● **STORED DATA**:
## begin

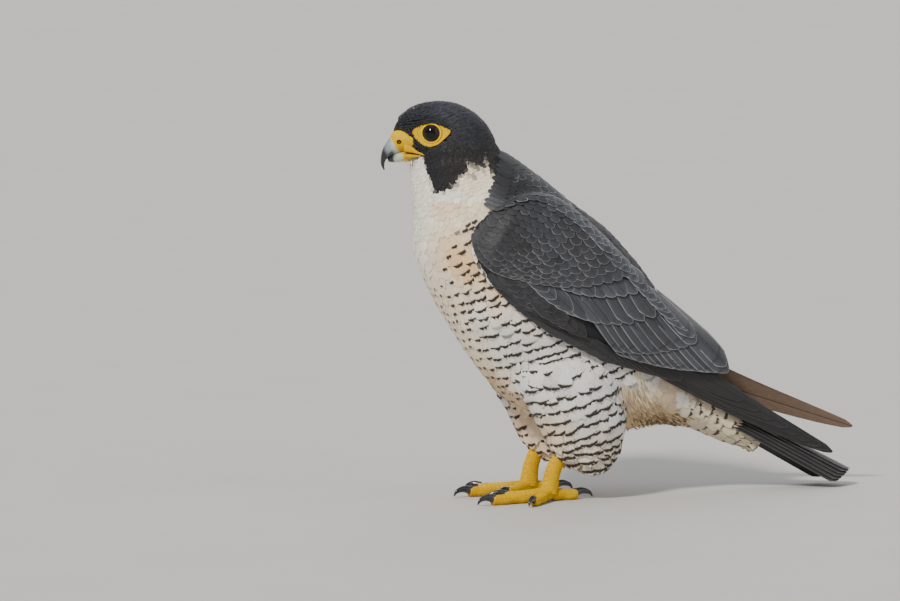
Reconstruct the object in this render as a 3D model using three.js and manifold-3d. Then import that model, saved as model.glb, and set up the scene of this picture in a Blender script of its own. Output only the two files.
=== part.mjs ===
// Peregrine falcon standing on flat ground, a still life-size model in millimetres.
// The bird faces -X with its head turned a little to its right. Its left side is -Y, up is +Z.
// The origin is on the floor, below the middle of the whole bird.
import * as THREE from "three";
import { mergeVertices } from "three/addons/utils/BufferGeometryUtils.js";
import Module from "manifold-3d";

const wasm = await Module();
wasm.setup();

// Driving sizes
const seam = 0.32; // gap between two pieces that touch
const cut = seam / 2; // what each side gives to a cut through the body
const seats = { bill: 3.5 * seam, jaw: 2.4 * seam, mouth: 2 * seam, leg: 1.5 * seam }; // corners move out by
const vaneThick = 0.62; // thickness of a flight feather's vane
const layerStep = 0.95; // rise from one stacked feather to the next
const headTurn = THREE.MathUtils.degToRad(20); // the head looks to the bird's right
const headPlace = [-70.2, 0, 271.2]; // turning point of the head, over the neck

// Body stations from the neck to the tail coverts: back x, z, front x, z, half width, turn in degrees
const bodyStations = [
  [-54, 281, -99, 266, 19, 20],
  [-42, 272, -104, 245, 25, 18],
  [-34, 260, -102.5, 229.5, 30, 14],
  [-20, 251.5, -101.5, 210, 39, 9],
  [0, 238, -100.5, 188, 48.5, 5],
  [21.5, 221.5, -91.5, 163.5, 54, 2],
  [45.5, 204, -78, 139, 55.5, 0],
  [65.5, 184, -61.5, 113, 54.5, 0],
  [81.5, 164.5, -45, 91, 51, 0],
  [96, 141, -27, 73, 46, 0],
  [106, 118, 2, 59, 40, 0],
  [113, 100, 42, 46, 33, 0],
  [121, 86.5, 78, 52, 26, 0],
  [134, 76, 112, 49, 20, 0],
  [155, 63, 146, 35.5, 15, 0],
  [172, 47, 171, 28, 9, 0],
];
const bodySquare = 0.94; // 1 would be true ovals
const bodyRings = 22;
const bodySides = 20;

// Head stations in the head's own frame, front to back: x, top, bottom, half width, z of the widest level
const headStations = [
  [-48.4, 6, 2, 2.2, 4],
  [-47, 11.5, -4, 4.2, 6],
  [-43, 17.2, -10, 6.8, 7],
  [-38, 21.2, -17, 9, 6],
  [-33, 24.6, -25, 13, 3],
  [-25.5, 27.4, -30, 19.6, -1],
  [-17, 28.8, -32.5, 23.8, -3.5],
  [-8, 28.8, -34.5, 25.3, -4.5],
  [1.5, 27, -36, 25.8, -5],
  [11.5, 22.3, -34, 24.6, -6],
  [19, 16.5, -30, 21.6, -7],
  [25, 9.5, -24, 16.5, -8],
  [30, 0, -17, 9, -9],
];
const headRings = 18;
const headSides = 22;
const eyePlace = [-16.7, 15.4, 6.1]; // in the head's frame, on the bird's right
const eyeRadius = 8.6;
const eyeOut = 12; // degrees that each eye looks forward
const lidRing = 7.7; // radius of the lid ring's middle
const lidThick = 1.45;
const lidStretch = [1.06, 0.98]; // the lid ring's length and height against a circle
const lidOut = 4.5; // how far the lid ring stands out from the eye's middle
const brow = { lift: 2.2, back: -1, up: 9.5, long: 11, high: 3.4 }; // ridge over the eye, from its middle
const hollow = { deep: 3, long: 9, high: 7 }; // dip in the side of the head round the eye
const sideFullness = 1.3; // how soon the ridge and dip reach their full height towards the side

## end

● **WHAT NEEDS TO BE DONE**:
Exactly as written, please reproduce the lines from the first line of the data to the line containing "wasm.setup();", inclusive, and nothing else.

● **OUTPUT FOR THIS EXERCISE**:
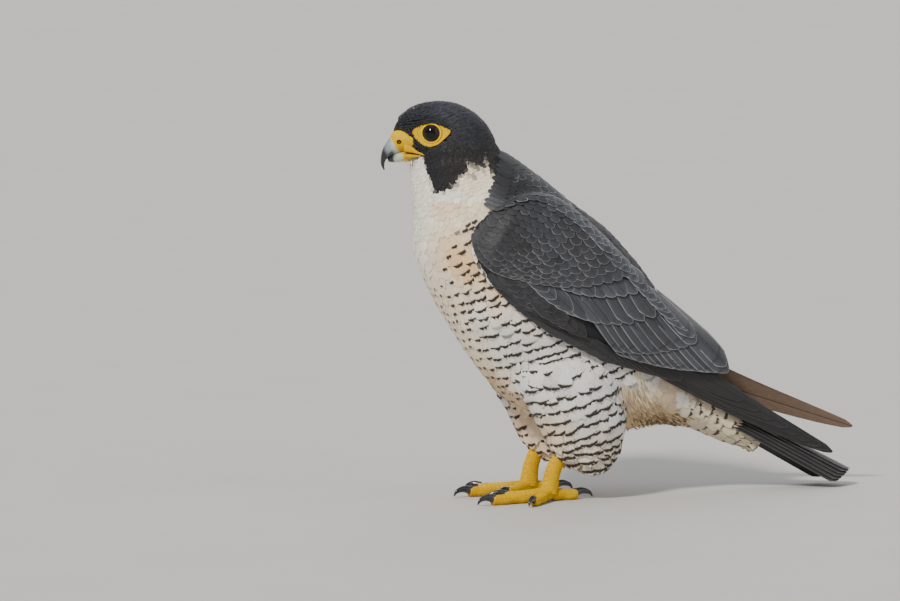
Reconstruct the object in this render as a 3D model using three.js and manifold-3d. Then import that model, saved as model.glb, and set up the scene of this picture in a Blender script of its own. Output only the two files.
=== part.mjs ===
// Peregrine falcon standing on flat ground, a still life-size model in millimetres.
// The bird faces -X with its head turned a little to its right. Its left side is -Y, up is +Z.
// The origin is on the floor, below the middle of the whole bird.
import * as THREE from "three";
import { mergeVertices } from "three/addons/utils/BufferGeometryUtils.js";
import Module from "manifold-3d";

const wasm = await Module();
wasm.setup();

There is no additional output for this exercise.